Building a serious movement to fight Trump and the right-wing cannot run through the Democrats. Instead of supporting parties funded by billionaires who undemocratically pour reckless amounts of money into elections and continually try to buy our votes, workers and young people need an independent party that our movements can truly call home. We need a party that unabashedly fights for a working-class program like universal healthcare with full reproductive and gender-affirming care, a $25/hour minimum wage, and union jobs for U.S.-born and immigrant workers.

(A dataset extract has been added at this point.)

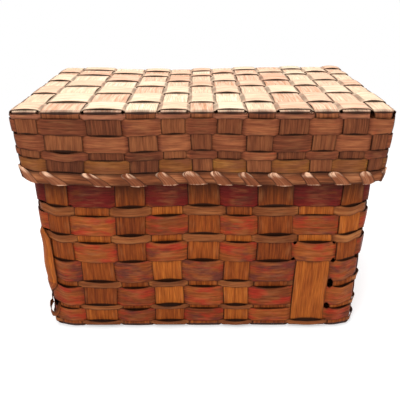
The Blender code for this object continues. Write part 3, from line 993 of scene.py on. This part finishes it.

We should also be clear that the courts offer no serious avenue to protesting Trump and the right-wing. Even after liberals gained a majority in the Wisconsin Supreme Court in 2023 around a similar call to “pack the court” with more liberal judges, Act 10, the 1849 abortion ban, and countless other right-wing laws have remained on the books unchallenged. The reality is that, however liberal or conservative a court may lean, under capitalism, the courts and the political establishment are designed to work hand-in-hand to defend the interests of the wealthy.
The only force capable of pushing the courts to rule on the side of working people and the oppressed exists in social movements and the labor movement. Last Saturday, April 5, saw estimates of over 5 million people protesting against Trump and Musk on the streets, with many unions endorsing and mobilizing their members. This is the kind of movement that can actually beat Trump if it escalates to occupations, walkouts, and strikes to shut things down.
All movements protesting Trump’s agenda must link up going forward—from the anti-war movement on campus to the attacks on federal workers to attacks on trans people and immigrants— building for the broadest possible mobilization to May Day protests across the country. Only such an independent movement will be capable of defeating Trump and Musk in the new Trump era.